In statistics, a decile is a method of splitting up a set of observations into 10 equally large subsections. Deciles are often used in data analysis for understanding the distribution of data. This guide will walk you through how to calculate deciles using Python, a popular programming language used for data analysis and manipulation.
Method 1: Using Pandas qcut Function
One way to calculate deciles in Python is to use the qcut
function from the Pandas library, which divides data into equal-sized bins. In our case, the number of bins will be 10 for deciles.
Let’s consider a simple example where we have a Pandas DataFrame with some randomly generated data:
import pandas as pd
import numpy as np
# Create a DataFrame with random data
df = pd.DataFrame({
'value': np.random.randint(1, 100, 200)
})
# Calculate deciles
df['decile'] = pd.qcut(df['value'], 10, labels=False)
# Print the first few rows
print(df.head())
Here, pd.qcut(df['value'], 10, labels=False)
divides the value
column into 10 bins. labels=False
means that it returns the bin number (from 0 to 9) instead of bin ranges.
Method 2: Using Pandas quantile Function
You can also calculate the decile boundaries using the quantile
function in Pandas. The quantile
function returns the value at a given quantile (i.e., percentile).
Here’s an example:
import pandas as pd
import numpy as np
# Create a DataFrame with random data
df = pd.DataFrame({
'value': np.random.randint(1, 100, 200)
})
# Calculate deciles
deciles = df['value'].quantile([.1, .2, .3, .4, .5, .6, .7, .8, .9])
print(deciles)
In this example, df['value'].quantile([.1, .2, .3, .4, .5, .6, .7, .8, .9])
calculates the value at each decile from the 10th percentile to the 90th percentile.
Method 3: Using NumPy percentile Function
You can also use the percentile
function from NumPy to compute deciles.
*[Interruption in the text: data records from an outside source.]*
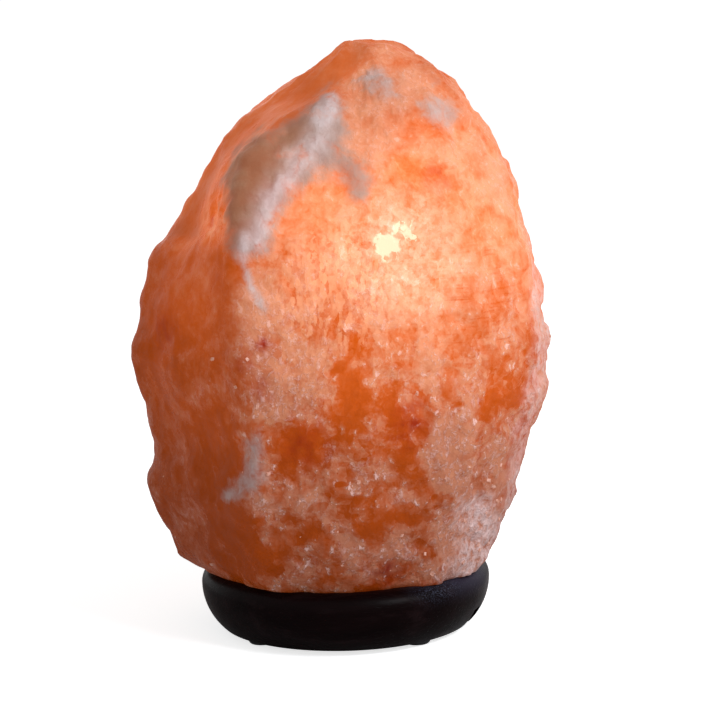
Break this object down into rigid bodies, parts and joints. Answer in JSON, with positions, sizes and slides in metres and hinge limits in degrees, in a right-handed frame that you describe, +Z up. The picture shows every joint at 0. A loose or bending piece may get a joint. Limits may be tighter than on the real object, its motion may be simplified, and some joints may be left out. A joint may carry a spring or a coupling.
{
  "type": "salt crystal lamp",
  "caption": "Table lamp: a rough orange salt crystal screwed to a dark turned wooden base, lit from inside by a candle bulb whose holder clips in from underneath.",
  "frame": {"origin": "on the axis of the turned base, at the table under the feet", "axes": "+Z up along the axis of the base, -Y towards the viewer of the picture, +X to the viewer's right"},
  "size_m": [0.1594, 0.1307, 0.222],
  "materials": {
    "rock_salt": "satin",
    "dark_wood": "satin",
    "black_rubber": "matte",
    "zinc_steel": "satin",
    "grey_nylon": "matte",
    "plate_steel": "satin",
    "spring_steel": "polished",
    "black_bakelite": "gloss",
    "white_ceramic": "matte",
    "brass": "satin",
    "solder": "satin",
    "nickel_cap": "polished",
    "black_glass": "gloss",
    "clear_glass": "gloss",
    "nickel_wire": "satin",
    "tungsten": "matte"
  },
  "bodies": {
    "lamp": {"salt_crystal": "rock_salt", "wooden_base": "dark_wood", "rubber_feet": "black_rubber", "crystal_fixing_screws": "zinc_steel", "wall_plugs": "grey_nylon"},
    "lamp_holder": {"holder_plate": "plate_steel", "spring_clips": "spring_steel", "clip_rivets": "brass", "holder_cap": "black_bakelite", "cap_screws": "zinc_steel", "holder_shell": "black_bakelite", "contact_insert": "white_ceramic", "threaded_liner": "brass", "side_contact": "brass", "centre_contact": "brass", "terminal_screws": "zinc_steel"},
    "bulb_foot": {"bulb_contact_tip": "solder"},
    "bulb": {"bulb_cap": "nickel_cap", "bulb_insulator": "black_glass", "bulb_glass": "clear_glass", "bulb_stem": "clear_glass", "bulb_lead_wires": "nickel_wire", "bulb_filament": "tungsten"}
  },
  "joints": [
    {"name": "holder_pull", "type": "slide", "parent": "lamp", "child": "lamp_holder", "axis": [0, 0, -1], "range_m": [0, 0.13]},
    {"name": "bulb_rise", "type": "slide", "parent": "lamp_holder", "child": "bulb_foot", "axis": [0, 0, 1], "range_m": [0, 0.0142]},
    {"name": "bulb_turn", "type": "hinge", "parent": "bulb_foot", "child": "bulb", "pos_m": [0, 0, 0.0297], "axis": [0, 0, 1], "range_deg": [0, 1800]}
  ],
  "couplings": [
    {"joint": "bulb_rise", "follows": "bulb_turn", "m_per_rad": 0.00044913}
  ]
}
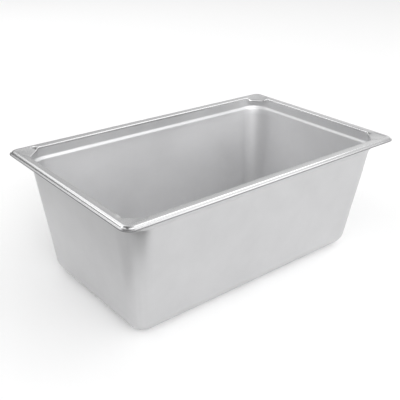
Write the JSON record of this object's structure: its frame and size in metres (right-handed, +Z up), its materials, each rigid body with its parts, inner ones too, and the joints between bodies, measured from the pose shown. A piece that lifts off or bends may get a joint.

This function works similarly to the quantile
function in Pandas.
Here’s how you can do it:
import numpy as np
# Create a numpy array with random data
data = np.random.randint(1, 100, 200)
# Calculate deciles
deciles = [np.percentile(data, i*10) for i in range(1, 10)]
print(deciles)
Here, np.percentile(data, i*10)
calculates the value at each decile from the 10th percentile to the 90th percentile.
Conclusion
In this guide, we’ve discussed three different methods to calculate deciles in Python. These methods provide a convenient way to understand and analyze the distribution of your data. It’s important to note that the actual decile values may vary slightly between the methods due to different interpolation methods used in the underlying algorithms. Therefore, you should choose the method that best suits your particular use case and data set.
Remember that understanding your data distribution is crucial for effective data analysis and predictive modeling. Deciles, along with other summary statistics like mean, median, and quartiles, are valuable tools to achieve that understanding.